§ **TASK DESCRIPTION**:
From the entries that follow, reproduce exactly and only the lines from the line with "Keep writing the" to the line with "return socket", endpoints included.

§ **INFORMATION GIVEN**:
───

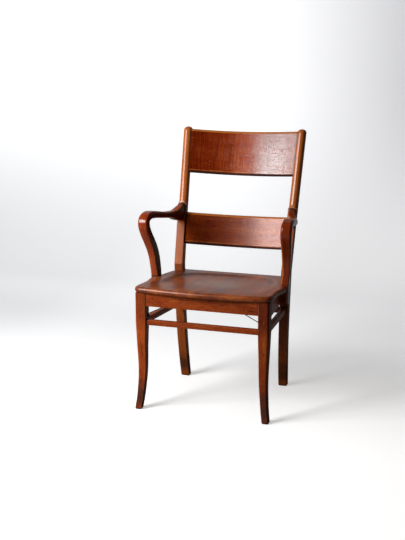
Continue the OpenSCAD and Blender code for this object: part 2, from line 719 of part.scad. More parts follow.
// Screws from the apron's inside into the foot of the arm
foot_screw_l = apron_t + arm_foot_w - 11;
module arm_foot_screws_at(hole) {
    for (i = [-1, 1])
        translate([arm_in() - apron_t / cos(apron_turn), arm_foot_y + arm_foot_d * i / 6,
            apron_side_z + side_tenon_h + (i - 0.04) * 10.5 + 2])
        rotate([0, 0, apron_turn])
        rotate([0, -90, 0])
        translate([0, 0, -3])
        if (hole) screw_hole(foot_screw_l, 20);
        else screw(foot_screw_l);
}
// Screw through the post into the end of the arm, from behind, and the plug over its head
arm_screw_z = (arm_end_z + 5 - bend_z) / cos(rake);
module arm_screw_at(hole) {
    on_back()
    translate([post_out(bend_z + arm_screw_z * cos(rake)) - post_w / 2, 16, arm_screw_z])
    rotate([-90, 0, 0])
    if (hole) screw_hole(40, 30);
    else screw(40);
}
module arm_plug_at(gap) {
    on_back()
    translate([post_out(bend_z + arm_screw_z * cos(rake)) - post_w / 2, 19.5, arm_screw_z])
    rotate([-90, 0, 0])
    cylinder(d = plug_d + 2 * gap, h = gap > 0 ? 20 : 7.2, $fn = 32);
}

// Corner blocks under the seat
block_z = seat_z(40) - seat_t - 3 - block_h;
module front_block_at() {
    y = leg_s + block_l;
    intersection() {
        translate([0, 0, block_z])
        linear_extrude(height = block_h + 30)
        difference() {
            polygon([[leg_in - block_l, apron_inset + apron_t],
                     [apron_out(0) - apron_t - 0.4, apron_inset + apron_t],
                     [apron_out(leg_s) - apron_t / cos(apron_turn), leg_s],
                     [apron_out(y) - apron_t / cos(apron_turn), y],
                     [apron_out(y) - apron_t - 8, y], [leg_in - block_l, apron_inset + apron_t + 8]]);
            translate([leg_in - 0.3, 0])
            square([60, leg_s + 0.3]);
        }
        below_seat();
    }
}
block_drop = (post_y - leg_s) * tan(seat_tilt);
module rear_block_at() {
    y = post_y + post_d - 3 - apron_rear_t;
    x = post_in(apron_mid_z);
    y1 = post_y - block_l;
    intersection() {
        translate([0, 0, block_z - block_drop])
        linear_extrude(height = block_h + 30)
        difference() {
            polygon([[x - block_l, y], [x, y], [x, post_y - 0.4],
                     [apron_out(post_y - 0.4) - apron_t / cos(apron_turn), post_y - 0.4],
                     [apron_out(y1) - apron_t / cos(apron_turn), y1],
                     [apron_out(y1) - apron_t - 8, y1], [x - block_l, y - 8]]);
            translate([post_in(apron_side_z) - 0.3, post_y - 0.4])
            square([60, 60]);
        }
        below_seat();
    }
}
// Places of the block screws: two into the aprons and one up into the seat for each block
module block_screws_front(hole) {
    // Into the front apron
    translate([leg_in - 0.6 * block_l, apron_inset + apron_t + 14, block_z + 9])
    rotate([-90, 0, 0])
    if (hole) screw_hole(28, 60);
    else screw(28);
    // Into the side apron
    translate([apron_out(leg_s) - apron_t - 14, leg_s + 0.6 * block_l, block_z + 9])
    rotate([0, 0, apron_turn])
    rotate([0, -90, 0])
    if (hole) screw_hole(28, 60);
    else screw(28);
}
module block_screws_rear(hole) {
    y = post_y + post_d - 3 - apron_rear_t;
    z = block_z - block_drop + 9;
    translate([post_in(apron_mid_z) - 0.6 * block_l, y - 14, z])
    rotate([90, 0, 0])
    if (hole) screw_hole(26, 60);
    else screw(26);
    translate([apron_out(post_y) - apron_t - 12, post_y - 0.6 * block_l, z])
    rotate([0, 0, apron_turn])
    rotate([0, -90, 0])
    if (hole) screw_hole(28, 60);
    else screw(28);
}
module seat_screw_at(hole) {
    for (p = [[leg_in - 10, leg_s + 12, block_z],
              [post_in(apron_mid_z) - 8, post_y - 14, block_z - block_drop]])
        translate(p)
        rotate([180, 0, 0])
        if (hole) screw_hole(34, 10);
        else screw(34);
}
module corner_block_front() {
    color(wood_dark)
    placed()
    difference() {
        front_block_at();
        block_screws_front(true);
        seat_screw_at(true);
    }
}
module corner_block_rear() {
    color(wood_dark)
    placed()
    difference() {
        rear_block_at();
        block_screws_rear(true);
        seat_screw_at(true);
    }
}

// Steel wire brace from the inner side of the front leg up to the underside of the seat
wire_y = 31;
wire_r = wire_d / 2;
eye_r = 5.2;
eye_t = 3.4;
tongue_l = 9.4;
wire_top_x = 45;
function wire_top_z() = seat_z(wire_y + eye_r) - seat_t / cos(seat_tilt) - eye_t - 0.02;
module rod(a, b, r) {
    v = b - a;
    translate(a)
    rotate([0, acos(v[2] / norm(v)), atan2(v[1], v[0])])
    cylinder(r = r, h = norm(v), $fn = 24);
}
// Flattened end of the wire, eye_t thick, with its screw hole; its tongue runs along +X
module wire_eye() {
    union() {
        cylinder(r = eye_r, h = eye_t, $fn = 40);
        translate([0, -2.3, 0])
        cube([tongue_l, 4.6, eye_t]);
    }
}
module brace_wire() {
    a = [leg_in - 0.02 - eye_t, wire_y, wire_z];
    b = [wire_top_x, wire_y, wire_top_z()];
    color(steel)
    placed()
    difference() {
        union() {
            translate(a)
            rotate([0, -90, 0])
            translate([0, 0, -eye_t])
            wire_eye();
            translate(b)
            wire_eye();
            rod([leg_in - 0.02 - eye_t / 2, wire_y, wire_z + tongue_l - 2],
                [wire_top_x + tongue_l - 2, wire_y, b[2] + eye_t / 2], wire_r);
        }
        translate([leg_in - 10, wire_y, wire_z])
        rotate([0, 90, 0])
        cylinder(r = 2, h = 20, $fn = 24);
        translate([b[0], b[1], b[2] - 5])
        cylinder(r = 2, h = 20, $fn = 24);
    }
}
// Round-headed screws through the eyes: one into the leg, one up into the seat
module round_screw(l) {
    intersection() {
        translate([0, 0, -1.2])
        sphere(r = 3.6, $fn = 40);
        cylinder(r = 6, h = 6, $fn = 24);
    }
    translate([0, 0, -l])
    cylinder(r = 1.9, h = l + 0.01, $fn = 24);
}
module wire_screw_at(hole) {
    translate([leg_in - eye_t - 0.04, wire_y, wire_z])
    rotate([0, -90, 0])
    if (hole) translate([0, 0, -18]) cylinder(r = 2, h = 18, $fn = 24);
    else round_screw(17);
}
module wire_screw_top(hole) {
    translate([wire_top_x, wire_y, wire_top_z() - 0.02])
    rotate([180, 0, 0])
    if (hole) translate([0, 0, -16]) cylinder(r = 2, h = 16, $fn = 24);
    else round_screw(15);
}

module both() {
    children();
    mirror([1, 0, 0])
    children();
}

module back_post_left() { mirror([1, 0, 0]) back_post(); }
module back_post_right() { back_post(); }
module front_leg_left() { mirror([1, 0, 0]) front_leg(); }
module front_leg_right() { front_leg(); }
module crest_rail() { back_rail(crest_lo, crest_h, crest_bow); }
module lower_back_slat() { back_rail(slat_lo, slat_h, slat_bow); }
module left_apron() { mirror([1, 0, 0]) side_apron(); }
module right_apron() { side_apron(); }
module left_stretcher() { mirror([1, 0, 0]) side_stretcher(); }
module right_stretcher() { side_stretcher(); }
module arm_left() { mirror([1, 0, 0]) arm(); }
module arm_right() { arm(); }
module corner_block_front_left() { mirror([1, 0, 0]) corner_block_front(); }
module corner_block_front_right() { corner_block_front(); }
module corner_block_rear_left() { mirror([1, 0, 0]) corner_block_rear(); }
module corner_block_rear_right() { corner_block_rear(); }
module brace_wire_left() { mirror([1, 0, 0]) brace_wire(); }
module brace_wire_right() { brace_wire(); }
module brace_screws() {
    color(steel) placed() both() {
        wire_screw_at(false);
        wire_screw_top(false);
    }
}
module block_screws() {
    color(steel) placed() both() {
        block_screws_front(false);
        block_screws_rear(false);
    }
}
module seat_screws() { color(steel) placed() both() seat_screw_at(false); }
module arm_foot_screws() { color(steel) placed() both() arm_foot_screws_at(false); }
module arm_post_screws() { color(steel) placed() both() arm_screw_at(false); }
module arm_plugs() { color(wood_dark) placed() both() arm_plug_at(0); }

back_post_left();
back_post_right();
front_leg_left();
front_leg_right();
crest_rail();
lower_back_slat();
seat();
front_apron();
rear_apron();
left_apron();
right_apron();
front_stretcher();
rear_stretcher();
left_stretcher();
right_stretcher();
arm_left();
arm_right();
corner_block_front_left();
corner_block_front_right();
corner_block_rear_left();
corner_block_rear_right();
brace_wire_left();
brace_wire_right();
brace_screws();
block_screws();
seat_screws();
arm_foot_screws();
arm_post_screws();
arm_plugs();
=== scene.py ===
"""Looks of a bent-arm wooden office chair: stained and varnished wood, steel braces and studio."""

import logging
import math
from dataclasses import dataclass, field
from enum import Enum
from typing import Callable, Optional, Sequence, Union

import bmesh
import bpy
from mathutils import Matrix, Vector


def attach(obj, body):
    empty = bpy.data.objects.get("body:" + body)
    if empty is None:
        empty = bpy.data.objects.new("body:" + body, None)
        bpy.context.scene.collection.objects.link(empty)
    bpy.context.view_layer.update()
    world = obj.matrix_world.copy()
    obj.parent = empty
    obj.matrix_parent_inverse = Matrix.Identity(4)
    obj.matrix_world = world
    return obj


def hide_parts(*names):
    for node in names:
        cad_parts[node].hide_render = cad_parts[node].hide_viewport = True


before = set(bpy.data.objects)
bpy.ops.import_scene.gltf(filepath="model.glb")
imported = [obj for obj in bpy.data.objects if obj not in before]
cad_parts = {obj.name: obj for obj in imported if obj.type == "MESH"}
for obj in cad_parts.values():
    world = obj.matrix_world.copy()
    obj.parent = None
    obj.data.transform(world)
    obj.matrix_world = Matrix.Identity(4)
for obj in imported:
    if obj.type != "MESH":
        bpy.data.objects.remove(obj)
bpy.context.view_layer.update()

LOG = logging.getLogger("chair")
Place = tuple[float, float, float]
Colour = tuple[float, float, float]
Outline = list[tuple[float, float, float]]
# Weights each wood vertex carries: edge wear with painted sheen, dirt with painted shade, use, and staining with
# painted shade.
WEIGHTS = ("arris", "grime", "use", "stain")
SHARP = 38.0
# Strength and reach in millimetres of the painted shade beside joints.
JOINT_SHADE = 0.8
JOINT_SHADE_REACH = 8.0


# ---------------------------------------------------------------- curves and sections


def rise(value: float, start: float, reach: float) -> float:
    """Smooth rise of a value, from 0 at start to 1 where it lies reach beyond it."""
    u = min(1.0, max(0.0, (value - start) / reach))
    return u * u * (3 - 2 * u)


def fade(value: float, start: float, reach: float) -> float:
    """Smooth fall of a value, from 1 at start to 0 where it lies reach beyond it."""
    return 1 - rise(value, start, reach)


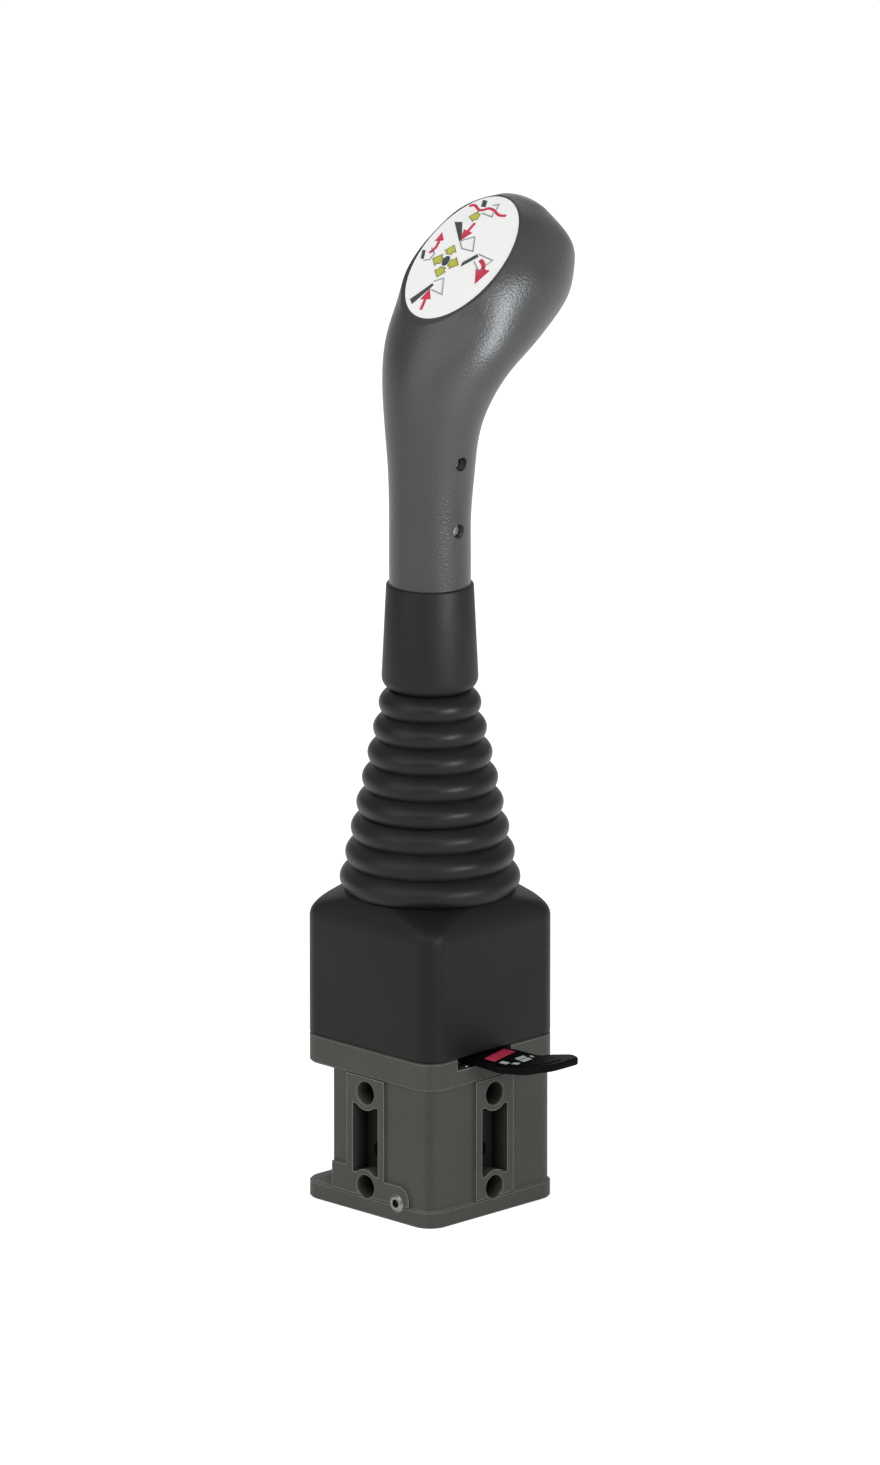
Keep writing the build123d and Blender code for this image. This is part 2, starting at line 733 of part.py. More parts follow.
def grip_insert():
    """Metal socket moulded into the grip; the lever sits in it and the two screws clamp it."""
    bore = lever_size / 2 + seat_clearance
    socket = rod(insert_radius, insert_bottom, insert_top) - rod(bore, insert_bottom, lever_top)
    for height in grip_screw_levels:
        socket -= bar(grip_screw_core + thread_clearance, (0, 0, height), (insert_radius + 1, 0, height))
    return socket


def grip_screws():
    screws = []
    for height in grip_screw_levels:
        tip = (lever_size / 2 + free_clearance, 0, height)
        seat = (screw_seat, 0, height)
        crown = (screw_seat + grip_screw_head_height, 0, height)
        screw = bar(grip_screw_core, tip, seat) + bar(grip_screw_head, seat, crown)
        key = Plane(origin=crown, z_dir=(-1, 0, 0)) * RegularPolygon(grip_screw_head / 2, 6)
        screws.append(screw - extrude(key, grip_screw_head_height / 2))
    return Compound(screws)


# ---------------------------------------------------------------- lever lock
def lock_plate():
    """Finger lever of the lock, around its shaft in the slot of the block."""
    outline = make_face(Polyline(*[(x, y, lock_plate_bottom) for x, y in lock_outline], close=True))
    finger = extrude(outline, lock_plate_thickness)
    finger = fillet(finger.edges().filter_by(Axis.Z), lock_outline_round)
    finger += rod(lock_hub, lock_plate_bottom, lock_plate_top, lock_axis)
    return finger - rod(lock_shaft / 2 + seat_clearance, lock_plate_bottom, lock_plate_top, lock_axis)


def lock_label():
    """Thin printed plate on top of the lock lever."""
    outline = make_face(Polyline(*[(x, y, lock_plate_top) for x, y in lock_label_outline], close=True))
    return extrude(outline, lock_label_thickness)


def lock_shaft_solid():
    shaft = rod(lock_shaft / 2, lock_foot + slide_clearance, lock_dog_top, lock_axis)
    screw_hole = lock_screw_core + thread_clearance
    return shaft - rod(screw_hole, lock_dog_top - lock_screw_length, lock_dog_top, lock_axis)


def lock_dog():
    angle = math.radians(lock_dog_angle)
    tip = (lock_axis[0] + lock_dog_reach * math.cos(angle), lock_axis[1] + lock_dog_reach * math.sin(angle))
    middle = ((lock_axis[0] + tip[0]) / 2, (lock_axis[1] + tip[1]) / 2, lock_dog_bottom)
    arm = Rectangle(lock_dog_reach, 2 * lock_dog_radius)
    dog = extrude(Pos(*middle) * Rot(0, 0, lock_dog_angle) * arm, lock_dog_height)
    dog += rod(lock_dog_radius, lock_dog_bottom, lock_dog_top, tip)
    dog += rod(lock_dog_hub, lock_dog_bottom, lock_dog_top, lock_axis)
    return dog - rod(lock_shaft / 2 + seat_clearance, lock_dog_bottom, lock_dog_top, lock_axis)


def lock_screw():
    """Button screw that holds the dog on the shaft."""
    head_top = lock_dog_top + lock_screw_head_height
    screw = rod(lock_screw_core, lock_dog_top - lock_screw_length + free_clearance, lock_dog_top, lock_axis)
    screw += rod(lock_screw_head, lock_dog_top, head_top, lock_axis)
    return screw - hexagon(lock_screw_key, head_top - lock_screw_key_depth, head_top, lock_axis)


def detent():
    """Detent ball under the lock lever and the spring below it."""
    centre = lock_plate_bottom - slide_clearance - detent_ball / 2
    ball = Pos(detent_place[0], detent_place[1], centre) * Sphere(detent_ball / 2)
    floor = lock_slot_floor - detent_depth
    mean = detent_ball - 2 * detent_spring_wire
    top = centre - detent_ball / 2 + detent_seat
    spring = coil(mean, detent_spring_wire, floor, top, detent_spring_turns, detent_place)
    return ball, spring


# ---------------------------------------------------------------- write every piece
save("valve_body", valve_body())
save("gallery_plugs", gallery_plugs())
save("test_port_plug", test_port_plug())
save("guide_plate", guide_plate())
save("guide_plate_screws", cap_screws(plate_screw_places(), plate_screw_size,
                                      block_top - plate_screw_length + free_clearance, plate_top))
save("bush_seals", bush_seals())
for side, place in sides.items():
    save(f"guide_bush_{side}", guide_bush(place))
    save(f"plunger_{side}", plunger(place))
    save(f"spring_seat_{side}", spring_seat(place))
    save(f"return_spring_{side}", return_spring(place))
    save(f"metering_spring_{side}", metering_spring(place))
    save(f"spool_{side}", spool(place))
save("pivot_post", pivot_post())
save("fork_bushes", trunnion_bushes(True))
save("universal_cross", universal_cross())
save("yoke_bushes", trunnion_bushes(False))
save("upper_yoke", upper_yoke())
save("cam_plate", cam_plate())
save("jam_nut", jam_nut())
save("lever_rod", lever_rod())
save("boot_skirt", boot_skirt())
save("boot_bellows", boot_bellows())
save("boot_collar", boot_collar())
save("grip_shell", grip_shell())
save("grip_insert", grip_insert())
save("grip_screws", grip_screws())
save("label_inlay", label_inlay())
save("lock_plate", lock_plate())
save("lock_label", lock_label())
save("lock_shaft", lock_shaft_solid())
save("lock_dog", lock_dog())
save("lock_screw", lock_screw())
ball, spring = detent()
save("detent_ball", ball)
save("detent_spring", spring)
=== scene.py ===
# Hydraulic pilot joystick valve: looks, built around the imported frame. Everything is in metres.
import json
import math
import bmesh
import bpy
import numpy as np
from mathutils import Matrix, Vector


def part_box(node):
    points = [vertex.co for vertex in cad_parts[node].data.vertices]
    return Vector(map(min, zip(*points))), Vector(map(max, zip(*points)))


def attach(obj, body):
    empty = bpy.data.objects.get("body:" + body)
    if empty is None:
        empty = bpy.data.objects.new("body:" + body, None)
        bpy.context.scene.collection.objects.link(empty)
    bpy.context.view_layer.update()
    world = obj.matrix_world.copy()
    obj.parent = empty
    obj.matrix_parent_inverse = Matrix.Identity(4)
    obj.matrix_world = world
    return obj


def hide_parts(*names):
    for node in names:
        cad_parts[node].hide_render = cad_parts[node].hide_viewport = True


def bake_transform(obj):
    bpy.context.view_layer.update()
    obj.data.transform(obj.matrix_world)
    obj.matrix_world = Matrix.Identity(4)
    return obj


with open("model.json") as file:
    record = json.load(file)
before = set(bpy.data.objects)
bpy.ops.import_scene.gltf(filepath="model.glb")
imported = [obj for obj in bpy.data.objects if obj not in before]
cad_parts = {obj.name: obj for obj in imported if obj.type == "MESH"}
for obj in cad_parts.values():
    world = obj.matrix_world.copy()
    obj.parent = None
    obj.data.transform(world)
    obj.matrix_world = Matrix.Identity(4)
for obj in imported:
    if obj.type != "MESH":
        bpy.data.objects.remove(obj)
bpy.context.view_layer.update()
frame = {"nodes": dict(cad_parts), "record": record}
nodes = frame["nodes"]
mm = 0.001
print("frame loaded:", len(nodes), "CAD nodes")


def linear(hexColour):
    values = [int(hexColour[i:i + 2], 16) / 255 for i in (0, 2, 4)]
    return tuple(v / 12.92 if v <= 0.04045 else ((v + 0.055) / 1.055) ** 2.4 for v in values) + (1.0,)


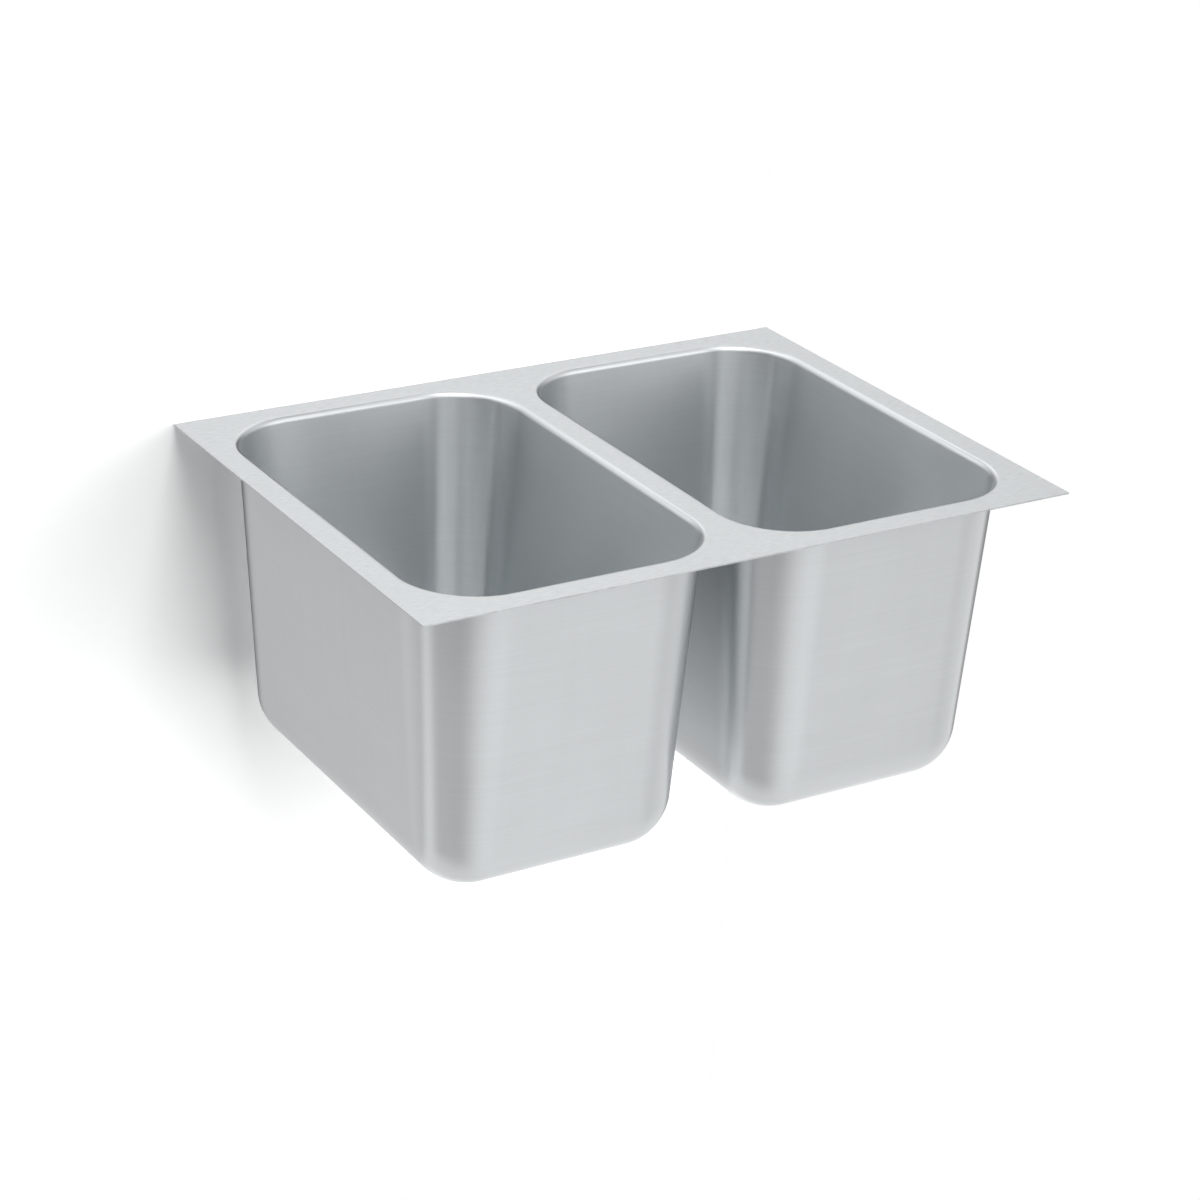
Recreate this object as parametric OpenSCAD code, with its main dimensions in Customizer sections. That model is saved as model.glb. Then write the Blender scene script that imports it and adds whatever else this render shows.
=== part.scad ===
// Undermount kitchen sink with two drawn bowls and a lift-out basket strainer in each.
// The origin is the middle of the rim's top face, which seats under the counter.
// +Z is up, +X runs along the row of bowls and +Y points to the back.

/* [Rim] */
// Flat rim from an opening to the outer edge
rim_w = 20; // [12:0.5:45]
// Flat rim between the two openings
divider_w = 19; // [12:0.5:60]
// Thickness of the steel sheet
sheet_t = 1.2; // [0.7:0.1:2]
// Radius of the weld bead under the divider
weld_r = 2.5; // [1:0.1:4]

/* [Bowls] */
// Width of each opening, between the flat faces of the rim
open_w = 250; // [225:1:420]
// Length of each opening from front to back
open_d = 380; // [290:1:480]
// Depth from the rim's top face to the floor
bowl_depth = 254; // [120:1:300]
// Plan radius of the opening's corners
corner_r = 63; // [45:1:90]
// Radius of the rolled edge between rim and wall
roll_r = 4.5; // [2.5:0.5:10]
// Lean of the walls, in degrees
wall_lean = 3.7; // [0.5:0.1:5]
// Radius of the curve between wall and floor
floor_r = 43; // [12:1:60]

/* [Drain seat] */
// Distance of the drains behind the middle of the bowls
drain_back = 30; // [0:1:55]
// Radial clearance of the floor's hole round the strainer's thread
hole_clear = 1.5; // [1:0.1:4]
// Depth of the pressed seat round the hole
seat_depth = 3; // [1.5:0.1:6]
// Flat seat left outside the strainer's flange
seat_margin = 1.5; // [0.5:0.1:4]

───

§ **WRITTEN RESPONSE**:
Keep writing the build123d and Blender code for this image. This is part 2, starting at line 733 of part.py. More parts follow.
def grip_insert():
    """Metal socket moulded into the grip; the lever sits in it and the two screws clamp it."""
    bore = lever_size / 2 + seat_clearance
    socket = rod(insert_radius, insert_bottom, insert_top) - rod(bore, insert_bottom, lever_top)
    for height in grip_screw_levels:
        socket -= bar(grip_screw_core + thread_clearance, (0, 0, height), (insert_radius + 1, 0, height))
    return socket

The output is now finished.